TL->BH: Please take over

Since the decision about such an option can be done quite easily I
change the target to OOo 2.0.
Comment 10 maccy 2003-08-31 19:52:30 UTC
Thomas, you say that you like it if the abbreviations are also being 
spellchecked but there a few major points I want to emphasize:

- Abbreviations written without space inbetween are incorrect, thus
dictionary authors would have to add incorrect "words" into the
dictionary.
- Even if some authors might consider to add wrong abbreviations into
their dictionaries, the number of them is too high and every special
vocabulary (like the legal stuff, the military stuff etc.) have other
special abbreviations.
- The behaviour of OO.o is very uncommon and confuses the majority of
people working with OO.o, especially the ones who are evaluating OO.o
and think about switching from MS Office.
Comment 11 falko.tesch 2003-09-01 09:47:32 UTC
This issue is re-targeted to "Office later"
Reason:
As already stated our German spell-checker is not capable of Unicode.
Furthermore for those in need of this feature they will use the
AutoCorrection (since it is way to awkward to select a em-dash from
"Special Characters" everytime).
And finally IMHO Word doesn't do it any better than us anyway.
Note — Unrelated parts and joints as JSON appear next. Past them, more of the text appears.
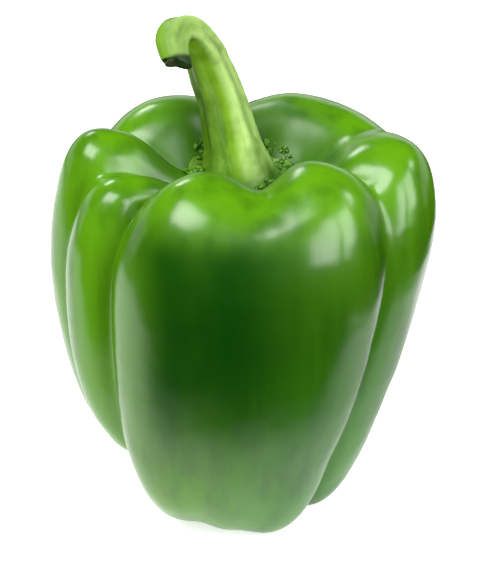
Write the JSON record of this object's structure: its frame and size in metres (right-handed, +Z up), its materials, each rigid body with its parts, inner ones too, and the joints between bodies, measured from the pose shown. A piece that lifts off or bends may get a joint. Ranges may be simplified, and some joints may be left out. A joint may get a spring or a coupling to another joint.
{
  "type": "bell pepper",
  "caption": "Green bell pepper: a blocky, lobed fruit that stands upright on the feet of its lobes, with a ribbed, hooked stem and its calyx.",
  "frame": {"origin": "on the surface that the fruit stands on, under the middle of its outline", "axes": "+Z up along the fruit's axis, from the blossom end to the stem; the front lobes face -Y, and the stem hooks over towards -X"},
  "size_m": [0.0868, 0.0832, 0.1162],
  "materials": {
    "pepper_skin": "waxy, glossy",
    "stem_green": "satin, finely ribbed"
  },
  "bodies": {
    "root": {"fruit": "pepper_skin", "stem": "stem_green"}
  },
  "joints": []
}
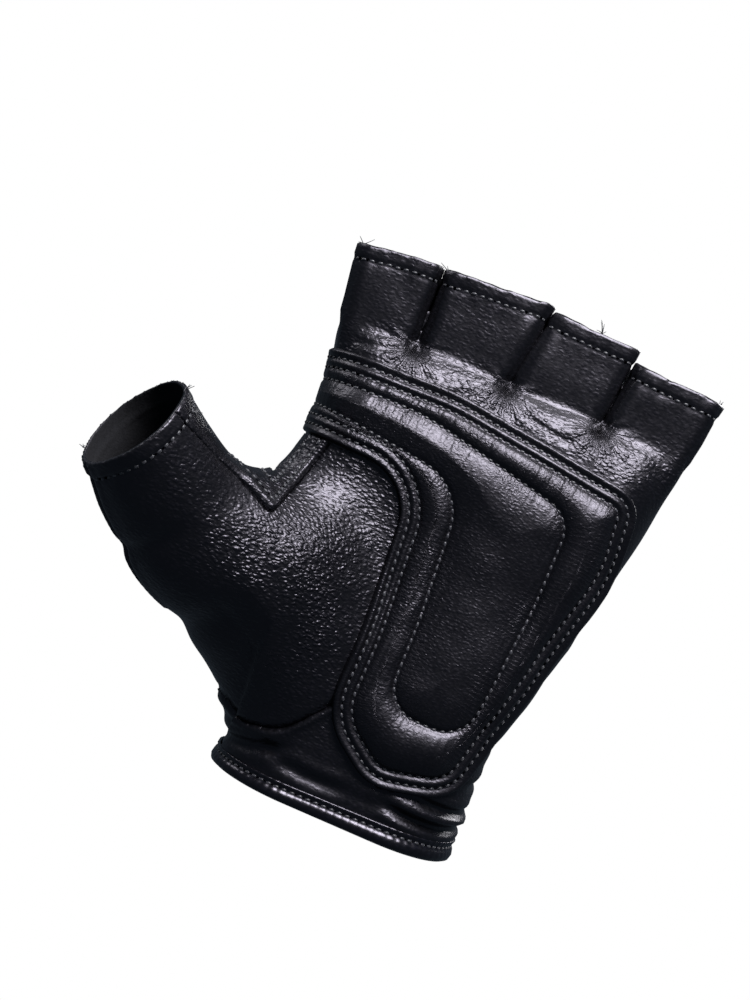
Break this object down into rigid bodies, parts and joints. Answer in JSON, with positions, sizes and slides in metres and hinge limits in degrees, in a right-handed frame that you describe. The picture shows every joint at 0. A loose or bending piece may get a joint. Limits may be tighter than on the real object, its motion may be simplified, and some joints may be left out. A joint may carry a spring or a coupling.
{
  "type": "fingerless glove",
  "caption": "Fingerless leather glove for the left hand, with a padded palm patch, open finger and thumb stalls, a bound cuff and a wrist tab.",
  "frame": {"origin": "centre of the wrist opening, in the plane of the cuff's lower rim", "axes": "+Z along the fingers, palm towards -Y, thumb towards -X"},
  "size_m": [0.1407, 0.0814, 0.1427],
  "materials": {
    "palm_leather": "black pebbled nappa, semi-gloss",
    "patch_leather": "black smooth nappa, glossy",
    "back_leather": "black fine-grained nappa, satin",
    "binding_leather": "black rolled binding, glossy",
    "foam": "closed-cell foam",
    "thread": "bonded sewing thread",
    "elastic": "woven elastic",
    "hook_tape": "hook tape",
    "loop_tape": "loop pile"
  },
  "bodies": {
    "glove": {"back_panel": "back_leather", "cuff_binding": "binding_leather", "cuff_stitching": "thread", "finger_hem_stitching": "thread", "fourchette_index_middle": "back_leather", "fourchette_middle_ring": "back_leather", "fourchette_ring_little": "back_leather", "pad_border": "foam", "pad_centre": "foam", "pad_stitching": "thread", "palm_panel": "palm_leather", "palm_patch": "patch_leather", "patch_stitching_inner": "thread", "patch_stitching_outer": "thread", "tab_anchor": "back_leather", "tab_loop": "loop_tape", "thumb_back": "back_leather", "thumb_front": "palm_leather", "thumb_hem_stitching": "thread", "web_band": "palm_leather", "web_gusset": "palm_leather", "web_stitching": "thread", "wrist_elastic": "elastic", "wrist_underlap": "back_leather"},
    "tab": {"tab_leather": "back_leather", "tab_hook": "hook_tape", "tab_stitching": "thread"}
  },
  "joints": [
    {"name": "tab_hinge", "type": "hinge", "parent": "glove", "child": "tab", "pos_m": [-0.016, 0.02582, 0.0215], "axis": [0, 0, 1], "range_deg": [0, 150]}
  ]
}
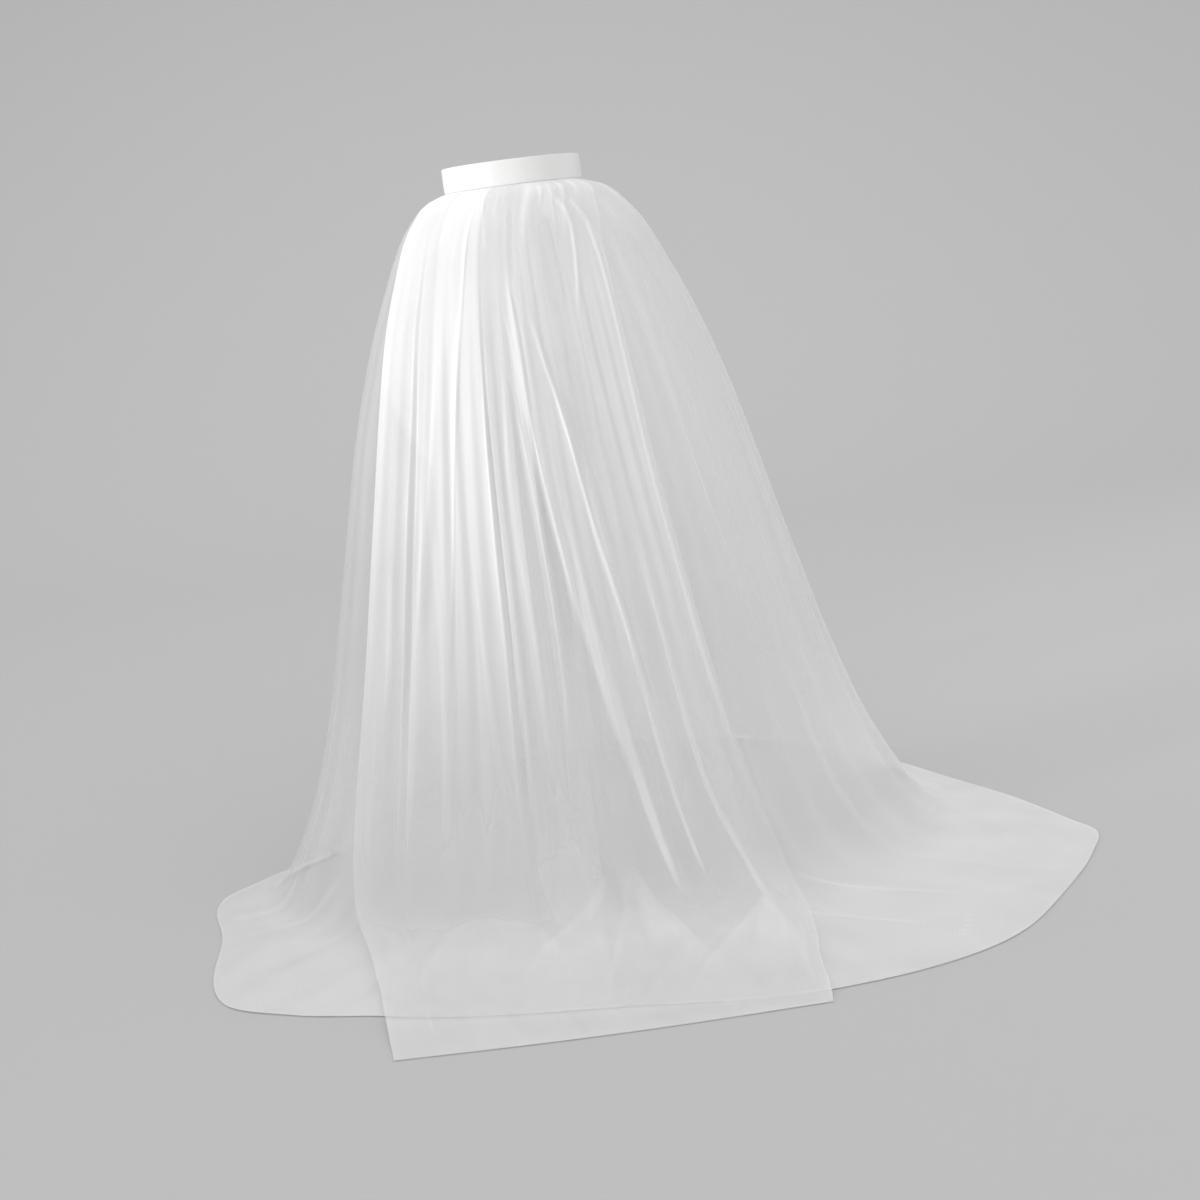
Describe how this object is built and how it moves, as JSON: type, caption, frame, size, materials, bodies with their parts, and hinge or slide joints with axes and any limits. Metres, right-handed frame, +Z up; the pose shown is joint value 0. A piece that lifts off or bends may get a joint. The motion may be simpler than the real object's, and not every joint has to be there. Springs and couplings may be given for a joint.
{
  "type": "tulle skirt",
  "caption": "Floor-length bridal tulle skirt on a satin waistband, gathered in soft folds, with a spreading train and an upper tulle panel over it, in its worn shape.",
  "frame": {"origin": "middle of the waist ring, at half the waistband's height", "axes": "+Z up the wearer's body, -Y behind the wearer where the train spreads, +X to the wearer's right"},
  "size_m": [1.3494, 1.153, 1.084],
  "materials": {
    "satin": "smooth white satin",
    "tulle": "sheer soft white tulle net"
  },
  "bodies": {
    "root": {"waistband": "satin", "front_left_gore": "tulle", "back_left_gore": "tulle", "back_right_gore": "tulle", "front_right_gore": "tulle", "train_overlay": "tulle"}
  },
  "joints": []
}
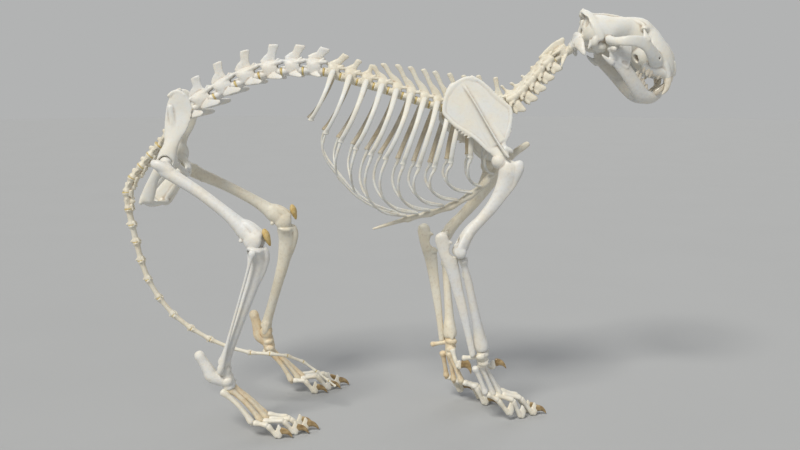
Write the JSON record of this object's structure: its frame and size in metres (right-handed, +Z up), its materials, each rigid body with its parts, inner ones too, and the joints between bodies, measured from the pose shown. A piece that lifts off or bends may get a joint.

Comment 12 bsb 2004-07-12 12:41:08 UTC
To me personally, the period should be a word separator. I noticed that from 
time to time I fail to press the space bar hard enough to insert the space after 
a period. So I end up with words like "end.Beginning" which are treated as one 
word. The most annoying thing is that I can't use Ctrl+<Left/Right Arrow> to 
position the cursor right after the period and insert a space. The second, quite 
less annoying result of the period not being a separator, is that this "word" is 
entered in the word completion list with the '.' in the middle. 
Comment 13 bettina.haberer 2010-05-21 14:46:05 UTC
To grep the issues easier via "requirements" I put the issues currently lying on
my owner to the owner "requirements".